Erasing poor single-day performances is Wall Street's specialty
However, this isn't just a 2017 trend -- it's been going on for a really long time. Ed Yardeni, the founder and President of Yardeni Research, aggregated stock market correction data on the S&P 500 since Jan. 1, 1950, which led to a number of interesting findings.
Since the beginning of 1950, there have been 35 corrections in the S&P 500 totaling at least 10% when rounded to the nearest whole number. In each and every instance, the aggregate drop in the index -- be it the minimum 10% or the 57% it tumbled during the Great Recession -- was completely retraced (and then some) by a bull-market rally. Often these rallies took just weeks or months to erase moves lower, although a few steeper corrections took years. Nonetheless, staying the course over the long term proved optimistic investors correct, time and again.

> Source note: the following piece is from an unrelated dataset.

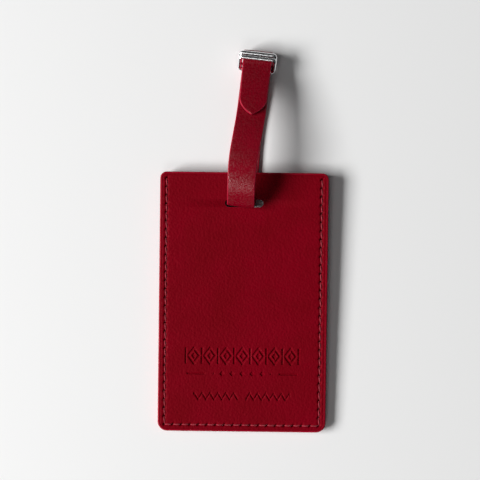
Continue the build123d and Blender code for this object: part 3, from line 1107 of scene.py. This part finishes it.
STITCH_ROWS = 9        # rings of points along a stitch
STITCH_SIDES = 8       # points round it
PLY_SWING = 0.16       # how far the radius goes either way, as a part of it
PLY_TWIST = 5.5        # turn of that swing from the middle to an end, in radians


def stitch(start: Array, end: Array, out: Array, root: float, crown: float, radius: float,
           slant: float) -> Array:
    """One stitch as a tube of two twisted plies.

    The middle runs from one hole to the next while it rises from the root to the crown by one
    less the cube of the way from the middle, and slants a little to one side. The radius
    swings with twice the angle, and that swing turns as the plies twist.

    Args:
        start: Hole that it rises from.
        end: Hole that it goes into.
        out: Unit vector out of the face.
        root: Height of its ends along out.
        crown: Height of its middle along out.
        radius: Radius of the thread.
        slant: Sideways shift of either end.

    Returns:
        Grid of rows by sides by 3.
    """
    way = -np.cos(np.linspace(0, pi, STITCH_ROWS))
    along = (end - start) / np.linalg.norm(end - start)
    side = np.cross(out, along)
    lift = root + (crown - root) * (1 - np.abs(way) ** 3)
    path = (start + end) / 2 + way[:, None] * (end - start) / 2
    path = path + lift[:, None] * out + (slant * way)[:, None] * side
    angle = np.linspace(0, 2 * pi, STITCH_SIDES, endpoint=False)
    radii = radius * (1 + PLY_SWING * np.cos(2 * angle - PLY_TWIST * way[:, None]))
    radii[[0, -1]] = 0
    normals = np.repeat(side[None], len(way), axis=0)
    binormals = np.repeat(out[None], len(way), axis=0)
    return tube(path, normals, binormals, radii)


@dataclass(frozen=True)
class Seam:
    """The two threads of the tag's seam, each one stitch after another from hole to hole.

    Attributes:
        form: Sizes of the tag.
        thread: Radius of the thread.
        slant: Sideways shift of either end of a stitch.
        front_heights: Height of the ends and of the middle of a stitch on the front.
        back_heights: The same on the back.
    """

    form: TagForm
    thread: float = 0.24
    slant: float = 0.16
    front_heights: tuple[float, float] = (2.9, 3.93)
    back_heights: tuple[float, float] = (1.0, 0.37)

    def holes(self) -> Array:
        """Holes in the order of sewing: down the left, along the bottom and up the right."""
        form = self.form
        down = form.seam_top - np.arange(form.side_stitches + 1) * form.side_pitch
        over = -form.seam_half + np.arange(1, form.foot_stitches) * form.foot_pitch
        left = np.column_stack([np.full(len(down), -form.seam_half), down])
        foot = np.column_stack([over, np.full(len(over), form.seam_low)])
        right = np.column_stack([np.full(len(down), form.seam_half), down[::-1]])
        return np.vstack([left, foot, right])

    def sew(self, name: str, node: str, out: float, heights: tuple[float, float]) -> None:
        """Make one thread.

        Args:
            name: Name of the piece.
            node: CAD node that it stands for.
            out: 1 on the front, -1 on the back.
            heights: Height of the stitches' ends and of their middles.
        """
        holes = at_height(self.holes(), 0.0)
        up = np.array([0.0, 0.0, out])
        surface = Surface()
        for start, end in zip(holes, holes[1:]):
            root, crown = (height * out for height in heights)
            surface.grid(stitch(start, end, up, root, crown, self.thread, self.slant), closed=True)
        piece = surface.build(name, self.form.place(), [made_once(Thread())])
        settle(piece, "tag", "thread", node)

    def build(self) -> None:
        """Make the front thread and the back thread."""
        self.sew("front_thread", "seam_needle_thread", 1.0, self.front_heights)
        self.sew("back_thread", "seam_bobbin_thread", -1.0, self.back_heights)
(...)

Furthermore, it becomes apparent from the data that the stock market has been in rally mode approximately three times as many days since 1950 as it's been correcting or in a bear market. The data very clearly suggests that buying and holding for long periods of time gives you the best chance to grow your wealth.
A separate report from J.P. Morgan Asset Management confirms this by showing that trying to time the market almost certainly won't work over the long run. In the 5,000-plus-day period between Jan. 3, 1995, and Dec. 31, 2014, six of the S&P 500's best days came within two weeks of its 10 worst days. Good luck trying to pinpoint what those days will be ahead of time!

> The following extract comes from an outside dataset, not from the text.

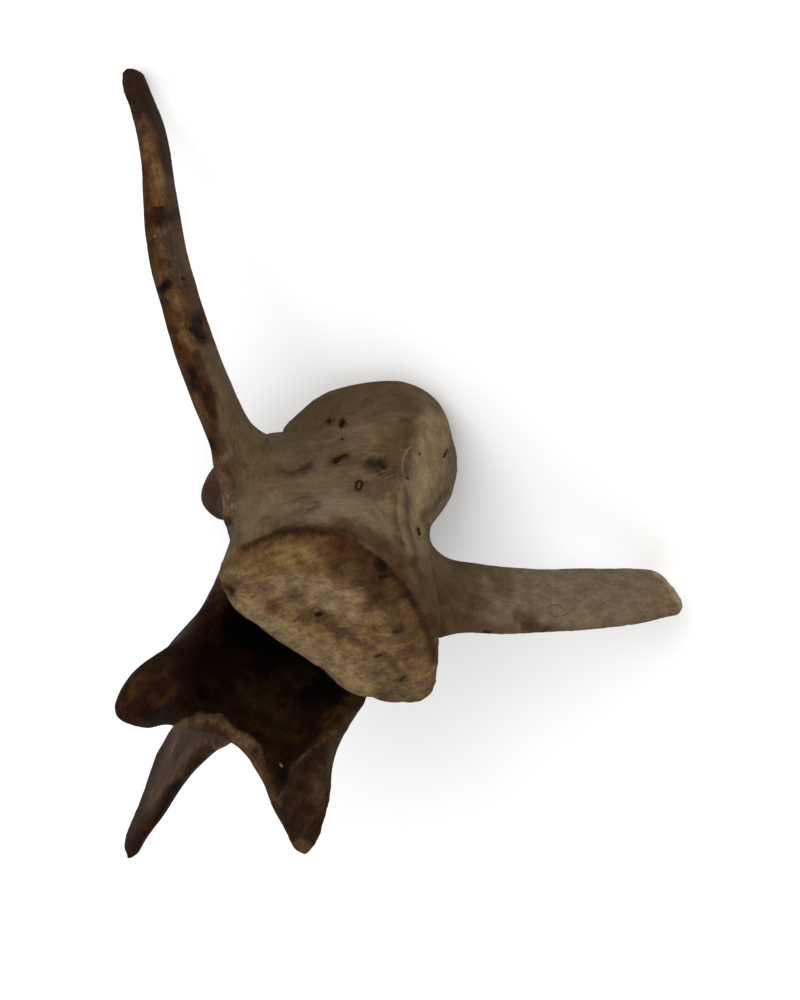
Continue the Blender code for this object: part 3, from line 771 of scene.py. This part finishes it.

Worried about a correction? Stick with dividend stocks and/or ETFs
The long-term trend clearly shows that patience is a virtue for long-term investors. But what if that still doesn't calm your nerves about a correction? After all, the data shows that corrections occur about once every two years, and we haven't seen a sizable correction in more than half a decade.
If this keeps you up at night, there are two great solutions: Pack your portfolio with dividend-paying stocks, and consider adding exchange-traded funds (ETFs).

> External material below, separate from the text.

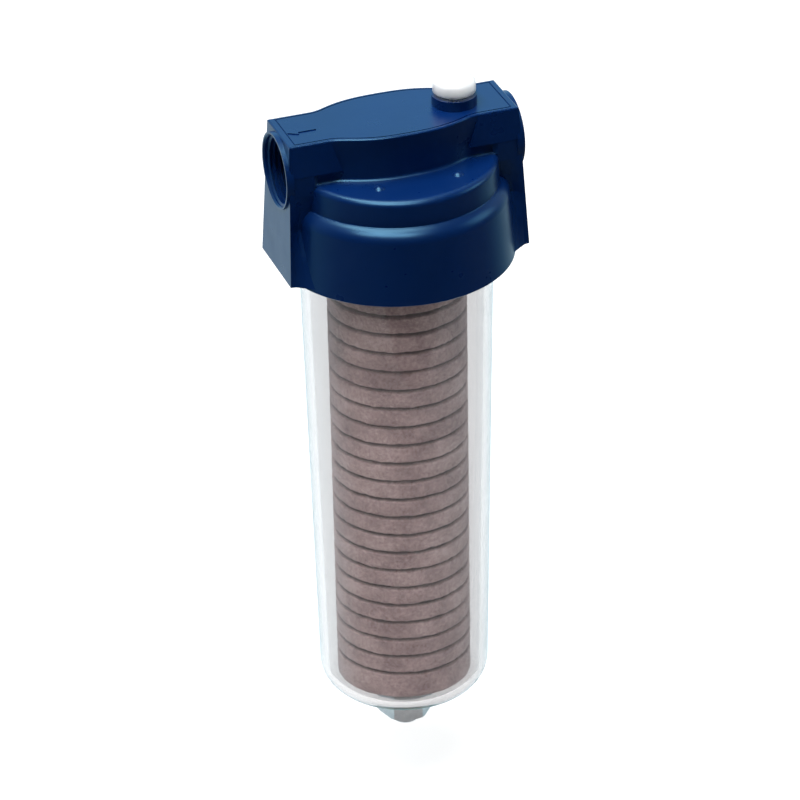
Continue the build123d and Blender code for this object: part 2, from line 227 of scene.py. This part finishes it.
def filter_fibre():
    """Bonded fibre: grey brown, cloudy, with short tangled hairs in the surface."""
    material, tree, shader = new_material("filter_fibre")
    cloud = noise_at(tree, 60, detail=6, roughness=0.65)
    hairs = noise_at(tree, 700, detail=5, roughness=0.7)
    both = add(tree, "ShaderNodeMix", data_type="FLOAT")
    both.inputs[0].default_value = 0.45
    tree.links.new(cloud, both.inputs[2])
    tree.links.new(hairs, both.inputs[3])
    colour = ramp(tree, both.outputs[0], [(0.36, (0.215, 0.128, 0.128)),
                                          (0.50, (0.360, 0.242, 0.232)),
                                          (0.64, (0.530, 0.390, 0.368))])
    deep = add(tree, "ShaderNodeAttribute", attribute_name="cut")
    groove = add(tree, "ShaderNodeMix", data_type="RGBA")
    groove.inputs[7].default_value = (0.090, 0.058, 0.056, 1)
    tree.links.new(deep.outputs["Fac"], groove.inputs[0])
    tree.links.new(colour, groove.inputs[6])
    tree.links.new(groove.outputs[2], shader.inputs["Base Color"])
    shader.inputs["Roughness"].default_value = 0.92
    shader.inputs["Sheen Weight"].default_value = 0.25
    shader.inputs["Sheen Roughness"].default_value = 0.6
    bump(tree, shader, hairs, 0.7, 0.0006)
    return material


def plated_metal():
    """Dull zinc plate: soft cloudy crystals and fine turning marks."""
    material, tree, shader = new_material("plated_metal")
    cloud = noise_at(tree, 350, detail=4)
    colour = ramp(tree, cloud, [(0.3, (0.64, 0.65, 0.67)), (0.7, (0.76, 0.77, 0.79))])
    tree.links.new(colour, shader.inputs["Base Color"])
    shader.inputs["Metallic"].default_value = 0.50
    tree.links.new(spread(tree, noise_at(tree, 500), 0.30, 0.45), shader.inputs["Roughness"])
    bump(tree, shader, noise_at(tree, 500, detail=3, stretch=(1, 1, 14)), 0.12, 0.0002)
    return material


def turned_brass():
    material, tree, shader = new_material("turned_brass")
    colour = ramp(tree, noise_at(tree, 250), [(0.3, (0.55, 0.36, 0.13)), (0.7, (0.70, 0.50, 0.21))])
    tree.links.new(colour, shader.inputs["Base Color"])
    shader.inputs["Metallic"].default_value = 1.0
    tree.links.new(spread(tree, noise_at(tree, 400), 0.25, 0.4), shader.inputs["Roughness"])
    bump(tree, shader, noise_at(tree, 500, stretch=(1, 1, 14)), 0.15, 0.0002)
    return material


def seal_rubber():
    material, tree, shader = new_material("seal_rubber")
    colour = ramp(tree, noise_at(tree, 400), [(0.3, (0.012, 0.012, 0.013)),
                                              (0.7, (0.025, 0.025, 0.026))])
    tree.links.new(colour, shader.inputs["Base Color"])
    tree.links.new(spread(tree, noise_at(tree, 600), 0.5, 0.7), shader.inputs["Roughness"])
    bump(tree, shader, noise_at(tree, 1500), 0.2, 0.0001)
    return material


def core_plastic():
    material, tree, shader = new_material("core_plastic")
    colour = ramp(tree, noise_at(tree, 120), [(0.3, (0.62, 0.61, 0.58)), (0.7, (0.70, 0.69, 0.66))])
    tree.links.new(colour, shader.inputs["Base Color"])
    tree.links.new(spread(tree, noise_at(tree, 300), 0.45, 0.6), shader.inputs["Roughness"])
    bump(tree, shader, noise_at(tree, 900), 0.1, 0.0002)
    return material


BLUE = blue_plastic()
CLEAR = clear_plastic()
FIBRE = filter_fibre()
FINISH = {
    "blue_plastic": BLUE,
    "white_plastic": white_plastic(),
    "clear_plastic": CLEAR,
    "filter_media": FIBRE,
    "core_plastic": core_plastic(),
    "seal_rubber": seal_rubber(),
    "plated_metal": plated_metal(),
    "brass": turned_brass(),
}


def dress_nodes():
    """Gives every CAD node the finish of its material slot."""
    slots = {part["node"]: part["material_slot"] for part in frame["record"]["subparts"]}
    for name, node in frame["nodes"].items():
        material = FINISH[slots[name]]
        if not node.material_slots:
            node.data.materials.append(material)
        for slot in node.material_slots:
            slot.material = material


# ---------------------------------------------------------------- pieces
def mesh_piece(name, points, faces, material, body, smooth=True):
    mesh = bpy.data.meshes.new(name)
    mesh.from_pydata([tuple(p) for p in points], [], faces)
    mesh.validate()
    piece = bpy.data.objects.new(name, mesh)
    bpy.context.scene.collection.objects.link(piece)
    work = bmesh.new()
    work.from_mesh(mesh)
    bmesh.ops.recalc_face_normals(work, faces=work.faces)
    work.to_mesh(mesh)
    work.free()
    for polygon in mesh.polygons:
        polygon.use_smooth = smooth
    mesh.materials.append(material)
    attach(piece, body)
    return piece


def thread_ridge(name, root_r, crest_r, pitch, turns, origin, along, side,
                 material, body):
    """One helical ridge, from root_r to crest_r, that fades in and out at its ends."""
    steps_per_turn = 72
    steps = int(turns * steps_per_turn)
    base = 0.40 * pitch
    tip = 0.10 * pitch
    cross = along.cross(side)
    points = []
    faces = []
    for i in range(steps + 1):
        angle = math.tau * i / steps_per_turn
        fade = min(1.0, i / (steps_per_turn / 4), (steps - i) / (steps_per_turn / 4))
        crest = root_r + (crest_r - root_r) * fade
        radial = side * math.cos(angle) + cross * math.sin(angle)
        middle = origin + along * (pitch * i / steps_per_turn)
        points += [middle + radial * root_r - along * base,
                   middle + radial * crest - along * tip,
                   middle + radial * crest + along * tip,
                   middle + radial * root_r + along * base]
        if i:
            a = 4 * (i - 1)
            b = 4 * i
            faces += [(a + k, a + (k + 1) % 4, b + (k + 1) % 4, b + k) for k in range(4)]
    faces += [(0, 1, 2, 3), (4 * steps + 3, 4 * steps + 2, 4 * steps + 1, 4 * steps)]
    return mesh_piece(name, points, faces, material, body, smooth=False)


def port_threads():
    """Pipe thread inside each port."""
    for name in ("inlet", "outlet"):
        port = next(m for m in frame["record"]["mounts"] if m["name"] == name + "_port")
        axis = Vector(port["axis"])
        bore_r = port["dims"]["r_mm"] * MM
        inner = Vector(port["pos_m"]) - axis * (0.5 * port["dims"]["length_mm"] * MM)
        start = inner + axis * PIPE_PITCH * 0.3
        thread_ridge(name + "_thread", bore_r + 0.15 * MM, bore_r - 0.9 * MM, PIPE_PITCH, 3.9,
                     start, axis, UP, BLUE, "head")


def neck_threads():
    """Coarse thread round the bowl's neck band."""
    band_r = 0.5 * (BOWL_HIGH.x - BOWL_LOW.x)
    low = Vector((0, 0, SEAM_Z + 7.0 * MM))
    thread_ridge("bowl_thread", band_r - 0.2 * MM, band_r + 0.55 * MM, NECK_PITCH, 2.2,
                 low, UP, Vector((1, 0, 0)), CLEAR, "bowl")


def fibre_sleeve():
    """The cartridge's fibre body: a felted surface with slightly ragged grooves round it."""
    outer_r = 0.5 * (SLEEVE_HIGH.x - SLEEVE_LOW.x)
    low, high = SLEEVE_LOW.z, SLEEVE_HIGH.z
    around = 240                                # points round the body
    end_edge = 0.4 * MM                         # height of the rounded edge at each end
    half_groove = 1.9 * MM
    cut_rows = (-1.5, -1.2, -0.9, -0.6, -0.3, 0.0, 0.3, 0.6, 0.9, 1.2, 1.5, 1.9)
    levels = [low, low + end_edge]
    for i in range(GROOVES):
        middle = FIRST_GROOVE_Z + i * GROOVE_PITCH
        start = levels[-1]
        gap = middle - half_groove - start
        levels += [start + gap * k / 5 for k in range(1, 6)]
        levels += [middle + d * MM for d in cut_rows]
    rest = high - end_edge - levels[-1]
    levels += [levels[-1] + rest * k / 4 for k in range(1, 5)] + [high]

    def groove_depth(z, angle):
        """How deep the surface is cut at this place."""
        nearest = round((z - FIRST_GROOVE_Z) / GROOVE_PITCH)
        if nearest < 0 or nearest >= GROOVES:
            return 0.0
        place = Vector((math.cos(angle) * 5, math.sin(angle) * 5, nearest * 7.3))
        wander = (0.35 * noise.noise(place) + 0.15 * noise.noise(place * 4.7)) * MM
        width = (1.15 + 0.40 * noise.noise(place * 3.1)) * MM
        off = abs(z - (FIRST_GROOVE_Z + nearest * GROOVE_PITCH) - wander)
        edge = max(0.0, 1.0 - (off / width) ** 2)
        return (1.7 + 0.6 * noise.noise(place * 2.3)) * MM * edge

    points = []
    shade = []
    for z in levels:
        for k in range(around):
            angle = math.tau * k / around
            x, y = math.cos(angle), math.sin(angle)
            felt = 0.16 * MM * noise.noise(Vector((x * 14, y * 14, z * 420)))
            felt += 0.10 * MM * noise.noise(Vector((x * 40, y * 40, z * 1300)))
            cut = groove_depth(z, angle)
            shade.append(min(1.0, cut / (1.6 * MM)))
            r = outer_r + min(0.0, felt - 0.12 * MM) - cut
            if z in (low, high):
                r -= 0.5 * MM
            points.append((r * x, r * y, z))
    rows = len(levels)
    for z in (high, low):
        for k in range(around):
            angle = math.tau * k / around
            points.append((BORE_R * math.cos(angle), BORE_R * math.sin(angle), z))
            shade.append(0.0)
    faces = []
    total = rows + 2
    for row in range(total):
        for k in range(around):
            n = (k + 1) % around
            a, b = row * around, ((row + 1) % total) * around
            faces.append((a + k, a + n, b + n, b + k))
    piece = mesh_piece("fibre_sleeve", points, faces, FIBRE, "cartridge")
    piece.data.attributes.new("cut", "FLOAT", "POINT").data.foreach_set("value", shade)
    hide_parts("filter_sleeve")


# ---------------------------------------------------------------- studio
def area_light(name, place, target, size, power, colour=(1, 1, 1)):
    data = bpy.data.lights.new(name, "AREA")
    data.shape = "RECTANGLE"
    data.size, data.size_y = size
    data.energy = power
    data.color = colour
    light = bpy.data.objects.new(name, data)
    light.location = place
    light.rotation_euler = (Vector(target) - Vector(place)).to_track_quat("-Z", "Y").to_euler()
    bpy.context.scene.collection.objects.link(light)
    return light


def floor():
    """Pale floor, below the bowl's travel. It ends a little way in front, where the room is dim."""
    mesh = bpy.data.meshes.new("floor")
    low = cad_bounds[0][2] - FLOOR_BELOW
    corners = [(-FLOOR_REACH, FLOOR_FRONT, low), (FLOOR_REACH, FLOOR_FRONT, low),
               (FLOOR_REACH, FLOOR_REACH, low), (-FLOOR_REACH, FLOOR_REACH, low)]
    mesh.from_pydata(corners, [], [(0, 1, 2, 3)])
    piece = bpy.data.objects.new("floor", mesh)
    bpy.context.scene.collection.objects.link(piece)
    material, tree, shader = new_material("floor")
    colour = ramp(tree, noise_at(tree, 3), [(0.3, grey(0.50)), (0.7, grey(0.52))])
    tree.links.new(colour, shader.inputs["Base Color"])
    shader.inputs["Roughness"].default_value = 0.9
    shader.inputs["Specular IOR Level"].default_value = 0.1
    shader.inputs["Emission Color"].default_value = (1.0, 1.0, 1.0, 1)
    shader.inputs["Emission Strength"].default_value = 0.75
    mesh.materials.append(material)
    piece.visible_glossy = False


def world():
    """A pale room, dim in front of the object. Mirrored rays find a cool sheen, rays through the
    bowl a grey, and the camera itself one plain white."""
    back = bpy.data.worlds.new("studio")
    back.use_nodes = True
    tree = back.node_tree
    shade = tree.nodes["Background"]
    place = tree.nodes.new("ShaderNodeTexCoord")
    split = tree.nodes.new("ShaderNodeSeparateXYZ")
    path = tree.nodes.new("ShaderNodeLightPath")
    tree.links.new(place.outputs["Generated"], split.inputs[0])
    depth = span(tree, split.outputs["Y"], -0.2, 0.75)
    below = ramp(tree, depth, [(0.0, grey(0.03)), (0.45, (0.14, 0.34, 0.40)),
                               (1.0, (0.66, 0.87, 0.96))])
    above = ramp(tree, depth, [(0.0, grey(0.03)), (0.45, (0.36, 0.40, 0.42)),
                               (1.0, (0.38, 0.82, 1.0))])
    mirrored = blend(tree, span(tree, split.outputs["Z"], -0.05, 0.15), below, above)
    plain = ramp(tree, depth, [(0.0, grey(0.03)), (0.45, grey(0.38)), (1.0, grey(0.85))])
    through = ramp(tree, depth, [(0.0, grey(0.50)), (0.45, grey(0.70)), (1.0, grey(0.88))])
    light = blend(tree, path.outputs["Is Glossy Ray"], plain, mirrored)
    light = blend(tree, path.outputs["Is Transmission Ray"], light, through)
    tree.links.new(light, shade.inputs["Color"])
    shade.inputs["Strength"].default_value = 1.1
    seen = tree.nodes.new("ShaderNodeBackground")
    seen.inputs["Color"].default_value = (0.96, 0.96, 0.96, 1)
    mix = tree.nodes.new("ShaderNodeMixShader")
    tree.links.new(path.outputs["Is Camera Ray"], mix.inputs["Fac"])
    tree.links.new(shade.outputs["Background"], mix.inputs[1])
    tree.links.new(seen.outputs["Background"], mix.inputs[2])
    tree.links.new(mix.outputs["Shader"], tree.nodes["World Output"].inputs["Surface"])
    bpy.context.scene.world = back


def studio():
    world()
    floor()
    area_light("overhead", (-0.20, -0.05, 1.45), AIM, (0.9, 0.8), 24)
    sheen = area_light("high_front", (-0.55, -1.00, 1.75), (0, 0, 0.30), (1.6, 0.7), 40)
    sheen.visible_diffuse = False
    area_light("right", (1.5, -0.4, 0.9), AIM, (0.8, 0.8), 5, (0.6, 0.9, 1.0))


def camera():
    """Long lens from the front left, a little above, with a slight roll."""
    data = bpy.data.cameras.new("camera")
    data.sensor_width = 36.0
    data.lens = 171.0
    data.clip_start, data.clip_end = 0.05, 30.0
    forward = Vector((0.2861, 0.8120, -0.5087)).normalized()
    roll = math.radians(-1.15)
    right = forward.cross(UP).normalized()
    over = right.cross(forward)
    across = right * math.cos(roll) + over * math.sin(roll)
    above = across.cross(forward)
    view = bpy.data.objects.new("camera", data)
    turn = Matrix((across, above, -forward)).transposed().to_4x4()
    place = Vector((-0.5023, -1.4271, SEAM_Z + 0.8148))
    view.matrix_world = Matrix.Translation(place) @ turn
    bpy.context.scene.collection.objects.link(view)
    bpy.context.scene.camera = view


dress_nodes()
port_threads()
neck_threads()
fibre_sleeve()
studio()
camera()
bpy.context.scene.view_settings.view_transform = "Standard"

Dividend-paying stocks have a number of advantages beside the fact that companies are sharing a percentage of their profits with shareholders, which helps you to hedge against the inevitable downside that occurs during a correction. Dividends can also act as a beacon to draw income-seeking investors to companies with time-tested business models. A company is unlikely to continue sharing a percentage of its profits with investors if it doesn't expect to remain healthfully profitable.
Many dividend-paying stocks also allow investors to set up dividend reinvestment plans, or DRIPs. A DRIP allows investors to purchase more shares of dividend-paying stock with their payout, oftentimes without a commission. Setting up a DRIP allows your share count and dividend payouts to compound over time, quickly building your wealth.
Aside from adding income stocks to your portfolio, consider diversifying through an ETF. ETFs have the liquidity of a stock, but the funds themselves often hold dozens, hundreds, or even thousands of stocks, meaning a problem with a single company isn't going to doom your investment. You can utilize ETFs to focus on specific sectors, certain sized companies (e.g., small-cap, large-cap), or just diversify across the broader market.
For example, the Schwab U.S. Large-Cap Growth ETF (NYSEMKT:SCHG) has 426 large-cap growth stocks in its portfolio across a variety of industries. The management style is considered passive, so you won't see a lot of turnover, which means the expenses ratio to run it is a minuscule 0.04% a year. With interest rates remaining relatively low, growth stocks seem poised to continue outperforming value, making the Schwab U.S. Large-Cap Growth ETF worth a look for cautious investors.
Regardless of what you do decide on, stick with those investments for long periods of time and add to your holdings with regularity to reduce your chances of feeling the sting during a stock market correction.